▶ _Records to use_:
<<<<

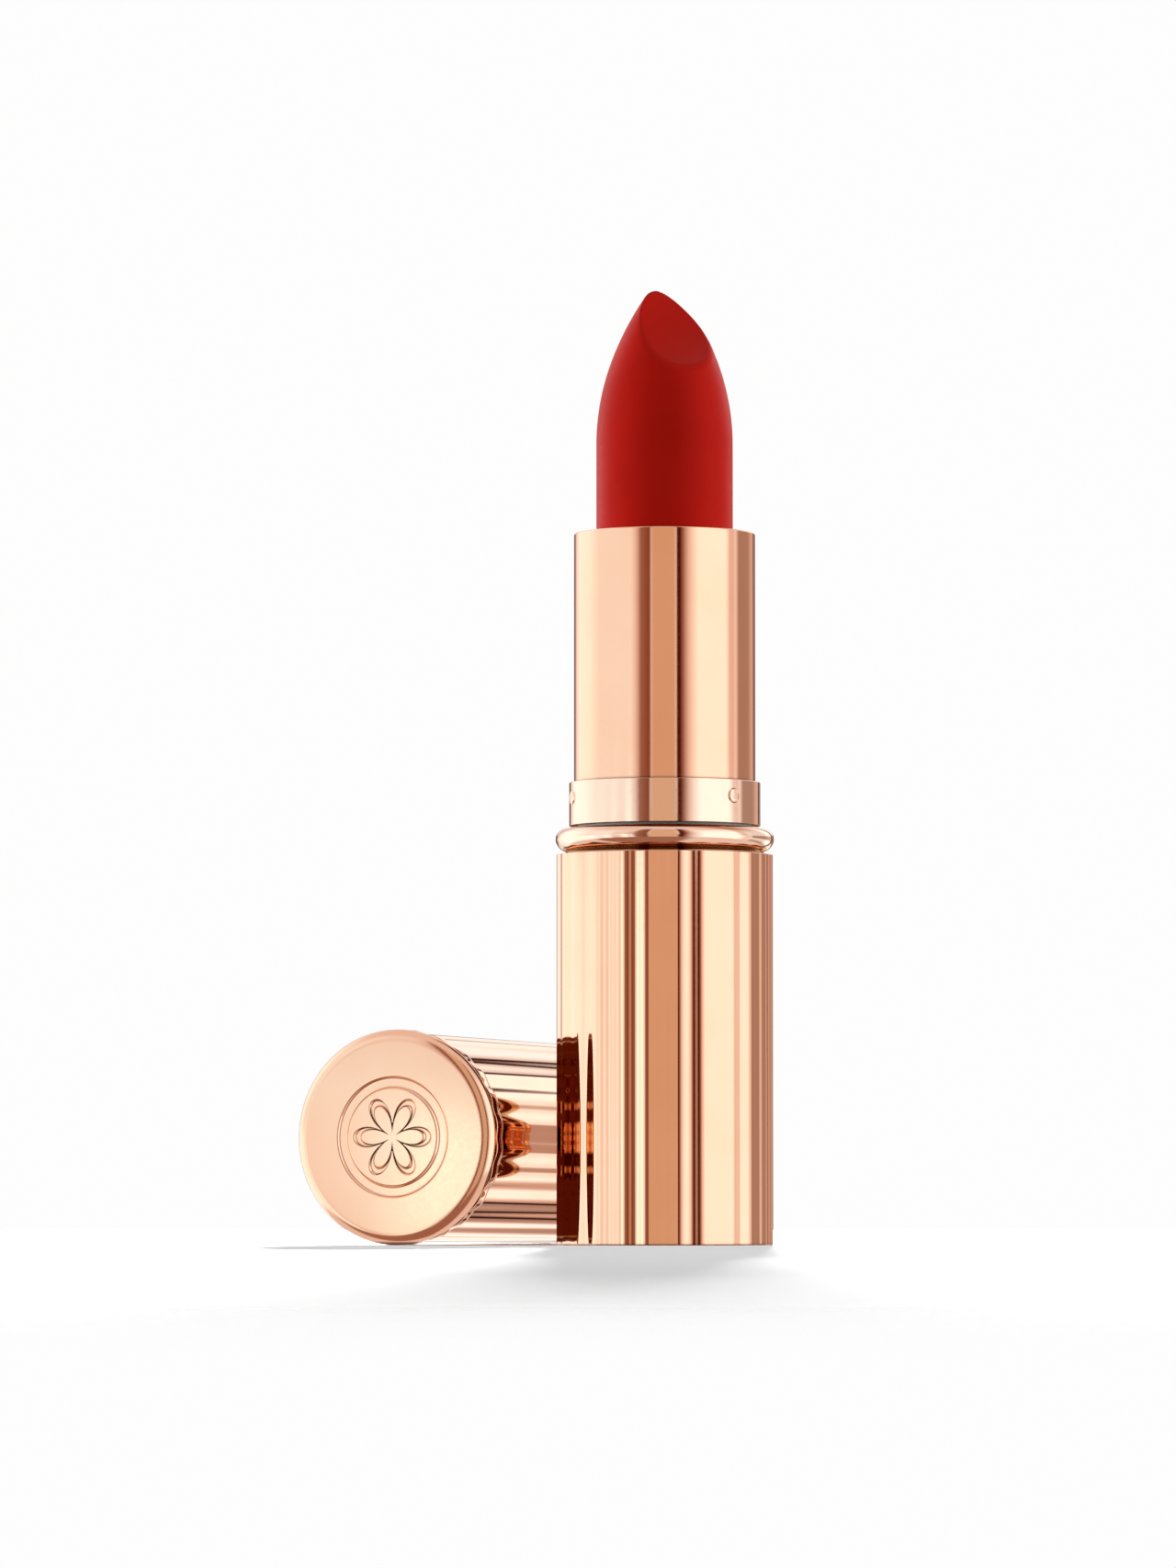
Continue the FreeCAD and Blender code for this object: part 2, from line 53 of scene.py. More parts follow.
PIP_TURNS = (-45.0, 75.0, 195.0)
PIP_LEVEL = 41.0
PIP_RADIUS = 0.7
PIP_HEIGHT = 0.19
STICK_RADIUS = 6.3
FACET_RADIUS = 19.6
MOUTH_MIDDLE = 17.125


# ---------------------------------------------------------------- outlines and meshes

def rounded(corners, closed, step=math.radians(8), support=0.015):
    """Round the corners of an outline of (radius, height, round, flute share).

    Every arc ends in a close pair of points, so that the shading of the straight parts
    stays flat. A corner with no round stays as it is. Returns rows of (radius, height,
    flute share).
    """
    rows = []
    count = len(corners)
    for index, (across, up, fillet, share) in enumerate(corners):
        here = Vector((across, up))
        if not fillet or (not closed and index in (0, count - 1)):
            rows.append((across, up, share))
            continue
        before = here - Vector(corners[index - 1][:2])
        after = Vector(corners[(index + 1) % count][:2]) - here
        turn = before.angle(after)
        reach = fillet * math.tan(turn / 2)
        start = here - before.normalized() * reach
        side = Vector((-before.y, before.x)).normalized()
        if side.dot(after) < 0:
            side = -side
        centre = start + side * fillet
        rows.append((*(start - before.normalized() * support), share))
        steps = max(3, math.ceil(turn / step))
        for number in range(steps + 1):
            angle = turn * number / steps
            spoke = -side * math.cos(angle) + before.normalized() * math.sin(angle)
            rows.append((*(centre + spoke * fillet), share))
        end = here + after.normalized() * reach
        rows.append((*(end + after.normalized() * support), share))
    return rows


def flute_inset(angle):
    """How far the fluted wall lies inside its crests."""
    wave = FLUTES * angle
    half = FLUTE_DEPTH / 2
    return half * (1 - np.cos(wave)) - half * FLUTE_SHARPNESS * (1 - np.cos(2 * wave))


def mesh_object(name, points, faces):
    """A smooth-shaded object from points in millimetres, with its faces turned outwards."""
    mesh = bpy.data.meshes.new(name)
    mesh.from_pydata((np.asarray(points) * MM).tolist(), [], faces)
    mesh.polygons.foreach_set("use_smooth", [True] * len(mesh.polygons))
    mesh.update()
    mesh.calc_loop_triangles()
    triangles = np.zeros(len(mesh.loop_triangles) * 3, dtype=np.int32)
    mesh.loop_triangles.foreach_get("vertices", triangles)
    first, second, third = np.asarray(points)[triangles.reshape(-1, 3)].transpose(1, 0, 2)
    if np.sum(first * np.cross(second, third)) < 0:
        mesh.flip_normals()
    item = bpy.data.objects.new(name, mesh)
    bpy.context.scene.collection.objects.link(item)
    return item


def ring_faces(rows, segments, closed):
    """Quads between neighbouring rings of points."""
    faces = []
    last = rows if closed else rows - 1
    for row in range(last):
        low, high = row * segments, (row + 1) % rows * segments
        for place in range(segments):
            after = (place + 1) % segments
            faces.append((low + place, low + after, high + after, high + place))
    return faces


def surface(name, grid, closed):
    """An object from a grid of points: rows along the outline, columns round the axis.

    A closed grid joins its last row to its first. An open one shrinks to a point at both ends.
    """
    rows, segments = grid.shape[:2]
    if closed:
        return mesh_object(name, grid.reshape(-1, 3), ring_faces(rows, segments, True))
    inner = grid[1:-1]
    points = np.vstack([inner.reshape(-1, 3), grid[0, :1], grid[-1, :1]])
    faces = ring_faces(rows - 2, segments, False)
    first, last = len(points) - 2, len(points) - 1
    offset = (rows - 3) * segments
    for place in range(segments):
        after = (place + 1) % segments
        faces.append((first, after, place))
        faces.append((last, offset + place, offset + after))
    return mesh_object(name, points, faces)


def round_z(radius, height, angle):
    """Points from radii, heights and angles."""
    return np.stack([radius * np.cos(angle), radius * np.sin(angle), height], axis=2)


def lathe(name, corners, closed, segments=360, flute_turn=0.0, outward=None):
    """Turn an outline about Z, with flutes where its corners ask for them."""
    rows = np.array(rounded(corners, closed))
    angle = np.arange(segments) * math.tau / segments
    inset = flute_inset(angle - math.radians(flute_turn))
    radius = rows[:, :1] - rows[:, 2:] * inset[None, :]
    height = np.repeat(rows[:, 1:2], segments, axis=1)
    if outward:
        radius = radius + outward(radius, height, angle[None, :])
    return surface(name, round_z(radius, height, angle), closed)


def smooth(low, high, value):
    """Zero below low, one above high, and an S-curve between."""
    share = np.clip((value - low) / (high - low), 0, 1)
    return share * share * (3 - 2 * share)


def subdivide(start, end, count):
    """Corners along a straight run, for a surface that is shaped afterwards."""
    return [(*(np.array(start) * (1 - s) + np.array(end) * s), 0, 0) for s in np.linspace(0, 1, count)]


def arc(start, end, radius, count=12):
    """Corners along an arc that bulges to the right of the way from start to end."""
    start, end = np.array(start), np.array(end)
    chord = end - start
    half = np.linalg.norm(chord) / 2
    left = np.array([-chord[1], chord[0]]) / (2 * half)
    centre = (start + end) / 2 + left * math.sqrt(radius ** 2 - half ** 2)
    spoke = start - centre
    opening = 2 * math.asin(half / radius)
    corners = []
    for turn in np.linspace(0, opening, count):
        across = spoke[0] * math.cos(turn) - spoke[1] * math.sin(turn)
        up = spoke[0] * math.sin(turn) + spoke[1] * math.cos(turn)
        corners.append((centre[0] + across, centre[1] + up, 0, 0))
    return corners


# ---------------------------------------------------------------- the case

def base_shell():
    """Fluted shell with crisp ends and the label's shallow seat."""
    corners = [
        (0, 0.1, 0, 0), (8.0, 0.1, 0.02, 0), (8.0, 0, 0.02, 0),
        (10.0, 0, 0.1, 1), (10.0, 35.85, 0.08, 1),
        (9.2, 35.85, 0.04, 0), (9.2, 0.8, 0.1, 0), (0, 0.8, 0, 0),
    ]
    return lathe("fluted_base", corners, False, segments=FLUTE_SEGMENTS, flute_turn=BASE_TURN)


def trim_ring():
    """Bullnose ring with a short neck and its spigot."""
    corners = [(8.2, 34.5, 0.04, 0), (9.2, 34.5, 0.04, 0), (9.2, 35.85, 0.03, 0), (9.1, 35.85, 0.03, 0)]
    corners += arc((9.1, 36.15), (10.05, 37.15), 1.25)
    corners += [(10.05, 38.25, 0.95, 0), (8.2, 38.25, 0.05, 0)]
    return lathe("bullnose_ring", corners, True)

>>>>
<<<<

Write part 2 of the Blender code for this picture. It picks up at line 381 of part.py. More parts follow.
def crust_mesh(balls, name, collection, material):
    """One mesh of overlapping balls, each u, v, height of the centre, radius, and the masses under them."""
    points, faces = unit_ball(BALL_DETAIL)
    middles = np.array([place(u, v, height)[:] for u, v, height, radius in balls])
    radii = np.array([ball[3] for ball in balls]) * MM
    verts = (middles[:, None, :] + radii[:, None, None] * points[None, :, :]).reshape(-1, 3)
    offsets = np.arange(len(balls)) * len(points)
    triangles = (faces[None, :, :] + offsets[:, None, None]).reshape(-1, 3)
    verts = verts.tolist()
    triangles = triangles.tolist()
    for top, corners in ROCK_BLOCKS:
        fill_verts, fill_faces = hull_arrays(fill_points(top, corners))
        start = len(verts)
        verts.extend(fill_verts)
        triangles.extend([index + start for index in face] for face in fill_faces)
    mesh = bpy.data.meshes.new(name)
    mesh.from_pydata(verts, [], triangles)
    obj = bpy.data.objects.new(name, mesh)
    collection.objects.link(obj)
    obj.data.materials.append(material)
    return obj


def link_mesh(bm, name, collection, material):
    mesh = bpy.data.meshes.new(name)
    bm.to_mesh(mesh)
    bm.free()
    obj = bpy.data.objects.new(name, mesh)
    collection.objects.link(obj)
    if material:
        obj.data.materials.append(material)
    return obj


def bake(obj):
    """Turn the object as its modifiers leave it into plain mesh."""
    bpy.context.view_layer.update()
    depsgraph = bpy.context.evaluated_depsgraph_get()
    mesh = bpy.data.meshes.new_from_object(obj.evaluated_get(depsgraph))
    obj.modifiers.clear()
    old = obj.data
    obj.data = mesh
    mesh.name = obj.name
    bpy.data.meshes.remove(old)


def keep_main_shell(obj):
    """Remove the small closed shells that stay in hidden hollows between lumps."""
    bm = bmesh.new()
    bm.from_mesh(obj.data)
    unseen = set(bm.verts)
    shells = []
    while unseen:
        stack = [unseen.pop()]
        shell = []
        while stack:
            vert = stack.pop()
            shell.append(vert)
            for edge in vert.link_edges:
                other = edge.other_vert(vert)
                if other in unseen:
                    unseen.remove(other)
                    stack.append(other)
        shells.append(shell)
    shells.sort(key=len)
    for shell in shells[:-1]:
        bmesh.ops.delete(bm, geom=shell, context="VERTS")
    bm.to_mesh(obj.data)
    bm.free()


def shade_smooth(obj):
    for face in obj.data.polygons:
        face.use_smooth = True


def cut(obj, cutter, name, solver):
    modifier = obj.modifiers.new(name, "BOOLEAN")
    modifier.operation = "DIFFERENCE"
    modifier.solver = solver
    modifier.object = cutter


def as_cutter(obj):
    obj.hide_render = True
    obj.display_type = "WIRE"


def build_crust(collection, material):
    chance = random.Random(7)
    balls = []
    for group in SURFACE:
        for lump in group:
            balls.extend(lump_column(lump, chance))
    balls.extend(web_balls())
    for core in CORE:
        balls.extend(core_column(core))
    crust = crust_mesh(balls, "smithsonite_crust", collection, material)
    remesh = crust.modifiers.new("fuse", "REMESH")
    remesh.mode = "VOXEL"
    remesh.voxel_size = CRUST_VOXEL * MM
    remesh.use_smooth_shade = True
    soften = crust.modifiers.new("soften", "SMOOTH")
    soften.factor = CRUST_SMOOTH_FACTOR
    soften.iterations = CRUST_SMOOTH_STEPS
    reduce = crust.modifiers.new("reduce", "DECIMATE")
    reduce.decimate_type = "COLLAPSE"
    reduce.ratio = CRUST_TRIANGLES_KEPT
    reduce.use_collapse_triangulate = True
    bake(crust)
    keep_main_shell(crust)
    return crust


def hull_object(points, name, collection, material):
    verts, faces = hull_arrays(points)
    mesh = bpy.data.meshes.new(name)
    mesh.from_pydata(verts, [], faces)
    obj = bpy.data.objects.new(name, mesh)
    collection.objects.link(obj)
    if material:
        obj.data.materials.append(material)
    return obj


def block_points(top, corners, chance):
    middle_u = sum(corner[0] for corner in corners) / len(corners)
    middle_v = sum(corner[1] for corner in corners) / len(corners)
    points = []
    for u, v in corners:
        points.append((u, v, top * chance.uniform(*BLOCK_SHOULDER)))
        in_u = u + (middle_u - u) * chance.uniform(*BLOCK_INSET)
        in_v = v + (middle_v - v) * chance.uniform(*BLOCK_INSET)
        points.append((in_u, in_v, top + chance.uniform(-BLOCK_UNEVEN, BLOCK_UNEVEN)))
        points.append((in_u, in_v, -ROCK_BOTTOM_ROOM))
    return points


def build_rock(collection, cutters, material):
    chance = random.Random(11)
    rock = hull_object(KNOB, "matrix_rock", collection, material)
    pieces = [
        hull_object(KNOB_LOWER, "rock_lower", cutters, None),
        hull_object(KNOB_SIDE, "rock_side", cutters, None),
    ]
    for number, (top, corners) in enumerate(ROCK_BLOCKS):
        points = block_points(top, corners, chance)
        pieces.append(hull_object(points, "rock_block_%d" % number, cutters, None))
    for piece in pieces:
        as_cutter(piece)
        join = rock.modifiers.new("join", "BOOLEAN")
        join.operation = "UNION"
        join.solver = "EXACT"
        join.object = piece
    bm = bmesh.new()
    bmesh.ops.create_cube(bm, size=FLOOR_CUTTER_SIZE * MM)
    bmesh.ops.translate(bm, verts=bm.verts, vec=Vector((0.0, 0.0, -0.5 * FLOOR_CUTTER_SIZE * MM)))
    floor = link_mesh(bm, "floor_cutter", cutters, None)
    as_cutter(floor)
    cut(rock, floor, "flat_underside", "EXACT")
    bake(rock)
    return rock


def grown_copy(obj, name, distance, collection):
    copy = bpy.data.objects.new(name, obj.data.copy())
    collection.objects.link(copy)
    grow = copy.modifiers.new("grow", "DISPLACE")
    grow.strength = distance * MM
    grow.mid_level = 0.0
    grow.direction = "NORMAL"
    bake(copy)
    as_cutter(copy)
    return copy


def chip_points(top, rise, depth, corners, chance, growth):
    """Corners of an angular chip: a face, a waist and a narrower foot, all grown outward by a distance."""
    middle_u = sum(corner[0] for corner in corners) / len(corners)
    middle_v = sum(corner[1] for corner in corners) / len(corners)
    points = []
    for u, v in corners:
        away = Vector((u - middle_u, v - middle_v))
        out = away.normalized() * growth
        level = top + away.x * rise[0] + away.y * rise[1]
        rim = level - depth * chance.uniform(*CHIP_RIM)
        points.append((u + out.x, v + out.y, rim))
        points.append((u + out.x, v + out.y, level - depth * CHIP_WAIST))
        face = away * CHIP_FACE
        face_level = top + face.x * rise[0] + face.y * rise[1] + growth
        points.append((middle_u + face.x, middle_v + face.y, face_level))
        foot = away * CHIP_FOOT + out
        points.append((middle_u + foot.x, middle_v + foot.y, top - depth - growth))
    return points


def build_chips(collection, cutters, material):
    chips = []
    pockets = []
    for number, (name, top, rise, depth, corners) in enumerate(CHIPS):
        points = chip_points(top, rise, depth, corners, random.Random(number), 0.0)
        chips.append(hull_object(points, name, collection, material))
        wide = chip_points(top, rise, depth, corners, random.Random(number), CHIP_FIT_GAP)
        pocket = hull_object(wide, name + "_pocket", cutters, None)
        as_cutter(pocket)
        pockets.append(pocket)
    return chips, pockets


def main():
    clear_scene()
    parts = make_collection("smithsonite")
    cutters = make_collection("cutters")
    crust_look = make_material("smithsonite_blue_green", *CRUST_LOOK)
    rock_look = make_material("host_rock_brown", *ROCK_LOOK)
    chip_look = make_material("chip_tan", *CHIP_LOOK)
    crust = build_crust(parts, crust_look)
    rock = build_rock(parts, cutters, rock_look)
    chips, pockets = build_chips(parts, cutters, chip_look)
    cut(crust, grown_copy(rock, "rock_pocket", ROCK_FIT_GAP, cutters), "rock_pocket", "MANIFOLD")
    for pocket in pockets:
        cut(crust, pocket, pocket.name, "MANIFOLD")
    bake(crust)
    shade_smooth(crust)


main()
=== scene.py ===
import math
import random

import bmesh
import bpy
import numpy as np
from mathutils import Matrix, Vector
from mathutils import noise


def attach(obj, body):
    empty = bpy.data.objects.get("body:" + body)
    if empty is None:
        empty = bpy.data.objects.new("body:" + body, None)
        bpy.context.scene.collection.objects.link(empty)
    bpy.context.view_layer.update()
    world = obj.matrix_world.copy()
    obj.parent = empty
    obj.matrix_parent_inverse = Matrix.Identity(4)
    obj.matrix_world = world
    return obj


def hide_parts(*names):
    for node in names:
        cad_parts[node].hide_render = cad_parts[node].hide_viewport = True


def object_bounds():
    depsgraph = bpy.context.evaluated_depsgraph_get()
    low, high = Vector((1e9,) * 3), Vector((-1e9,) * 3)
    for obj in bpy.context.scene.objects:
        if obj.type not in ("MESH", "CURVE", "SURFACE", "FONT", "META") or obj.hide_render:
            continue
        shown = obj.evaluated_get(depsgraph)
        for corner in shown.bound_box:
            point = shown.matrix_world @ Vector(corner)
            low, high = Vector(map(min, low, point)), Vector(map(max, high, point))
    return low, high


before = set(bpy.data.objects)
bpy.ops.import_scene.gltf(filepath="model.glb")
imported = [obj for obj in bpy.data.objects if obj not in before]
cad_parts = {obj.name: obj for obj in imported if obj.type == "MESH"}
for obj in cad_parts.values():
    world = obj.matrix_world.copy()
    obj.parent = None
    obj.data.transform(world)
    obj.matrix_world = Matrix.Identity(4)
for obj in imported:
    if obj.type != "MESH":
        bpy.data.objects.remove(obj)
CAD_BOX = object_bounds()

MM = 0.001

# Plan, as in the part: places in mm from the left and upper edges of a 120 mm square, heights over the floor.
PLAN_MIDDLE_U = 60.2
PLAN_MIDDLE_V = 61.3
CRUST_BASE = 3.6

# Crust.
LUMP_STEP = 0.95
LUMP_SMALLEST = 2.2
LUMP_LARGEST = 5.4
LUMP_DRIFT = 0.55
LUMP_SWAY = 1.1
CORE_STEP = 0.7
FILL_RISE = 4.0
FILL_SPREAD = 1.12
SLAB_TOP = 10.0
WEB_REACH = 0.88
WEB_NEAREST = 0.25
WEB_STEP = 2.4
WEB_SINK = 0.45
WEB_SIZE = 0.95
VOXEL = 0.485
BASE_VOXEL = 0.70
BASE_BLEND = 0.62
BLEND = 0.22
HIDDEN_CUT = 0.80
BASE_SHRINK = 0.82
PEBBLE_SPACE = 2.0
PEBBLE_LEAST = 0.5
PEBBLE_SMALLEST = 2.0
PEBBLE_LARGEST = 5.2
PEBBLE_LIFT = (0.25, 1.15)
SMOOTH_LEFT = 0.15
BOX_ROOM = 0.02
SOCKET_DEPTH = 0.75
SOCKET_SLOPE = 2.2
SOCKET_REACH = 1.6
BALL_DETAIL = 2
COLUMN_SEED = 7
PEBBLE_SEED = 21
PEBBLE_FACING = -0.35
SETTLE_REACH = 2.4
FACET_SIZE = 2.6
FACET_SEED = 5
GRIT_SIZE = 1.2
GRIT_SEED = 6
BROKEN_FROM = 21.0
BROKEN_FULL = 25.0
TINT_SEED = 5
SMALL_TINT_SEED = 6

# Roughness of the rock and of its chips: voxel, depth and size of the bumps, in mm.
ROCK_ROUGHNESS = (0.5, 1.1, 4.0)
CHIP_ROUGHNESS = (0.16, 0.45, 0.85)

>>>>

▶ _Task details_: Retype, word for word, every line from the line with "Continue the FreeCAD" to the line with "round, flute share).", inclusive. Add nothing.

▶ _Output of the exercise_:
Continue the FreeCAD and Blender code for this object: part 2, from line 53 of scene.py. More parts follow.
PIP_TURNS = (-45.0, 75.0, 195.0)
PIP_LEVEL = 41.0
PIP_RADIUS = 0.7
PIP_HEIGHT = 0.19
STICK_RADIUS = 6.3
FACET_RADIUS = 19.6
MOUTH_MIDDLE = 17.125


# ---------------------------------------------------------------- outlines and meshes

def rounded(corners, closed, step=math.radians(8), support=0.015):
    """Round the corners of an outline of (radius, height, round, flute share).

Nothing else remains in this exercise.